1 Aralık 2010 Çarşamba

bir kadeh zombahar

sonbahar. yollar rüzgar, sıcağı süpürüyor sokaklardan. kente beyazları çekecek hemen ardından biliyorum. huzursuz. ben de sanki, biraz. neyse bencilliğimden terk, bitirme sınavlarına girmek istiyorum, tahsilim zayıf şimdilik. ben faslı sussun. insanlar kaçıyorlar. böyle bir yığın yok olurken önünden, insan kendini ya peygamber sanar, ya cüzzamlı; bense cesaretsizim, o yığının bir parçası olmaya yeğli, her nedense tekilleşmeyecekmişim gibi hanemin kapısında, ben de aceleciyim. oysa sokaklarım, ben kaçarken neler konuşmuşlardır. sormak da istemedim, en çok ev doluyken telefonla konuşmak için dışarı çıkarım amaçsız, gözlemlerim o kadar bu sokaklar hakkında. yorgunluk var her yüzde. bunca değişim biraz kaygı bırakıyor olmalı, kaygılarından arınmak elzem, hatlarını derinleştiriyor çehrelerde zamanın, ağır ağır çekiyormuş gibi her sonu yanaklarından, çizgi çizgi... hayır, bahsim insan değil, kent. gri bulutlu, bol buhranlı ve uçuşan işsiz torbalar havalarda. umutsuzluk vadediyor gibi böyle bakınca, ama huzursuzluğu bir yerde hiçbir duyguya randevu verdirmiyor, içim dalgalı... kimbilir gökten bakınca, ne kadar tuhafız. anlamlandırmaya çalışan ama kendi anlamsız varlıklar... neresinden tutsan elinde kalıyor, yorumlar sessiz, sadece geçiş hakkı var, her yorum evlatlık evebeyn bekliyor.

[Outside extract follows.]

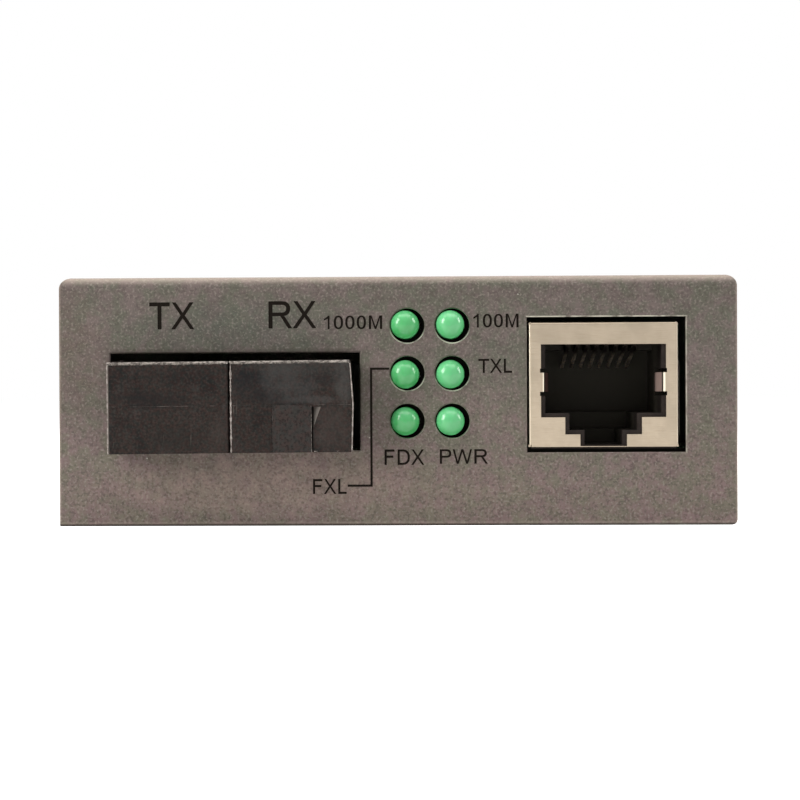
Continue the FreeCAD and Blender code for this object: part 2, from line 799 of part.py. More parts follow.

susuyorum hala. susmak uzun zamandır bir eylemsizlik çeşidi. protesto gibi ama amaçsız ve sonu da bu bakımdan henüz belirsiz. deli dolu hallerim malulen konuşlanmış bir köşeye, ya bekliyor bir fırsatını, yada benden geçti aga havalarında; kestiremiyorum... hayatım su gibi, geçiyor sanırsam sadece. hayat rakı gibi, bu perspektiften, hayatımı katınca benbeyaz oluyor, ama tek başına geçici hoş ediyor ve yanına bir hayat daha istiyor. aç bir meyh mevsimi yaşadım bir süre, bir kaç ay sahipsiz bir kuçu gibi, paçalara sarıldım, sahip aradım, sahibim yoktu çünkü. artık sahibim yok, ben de sahip değilim, emparyal isteklerim de yok. o savaş hani biteli ve artık herşey duru, beyaz yattığım ve arasıra kaçtığım sadece. siyah ise çoğunluk ama bir süre sonra kıraracak... umutsuz değilim, ama umutlu da değilim. sadece mutedil ve diyeceklerim biraz daha olgunlaşsın hele, susmak da manalansın.

yine mevsim, yine kış ve sonra bahar, sonra yaz, son'ra'bahar... böyle.

1 yorum:

بerجesتe dedi ki...

iyi ki düşmüş inbox'a, "kayıp"..
yoksa hafıza zamana her daim yenik..

ne de çok şey birikmiş sayfada..ne de güzel!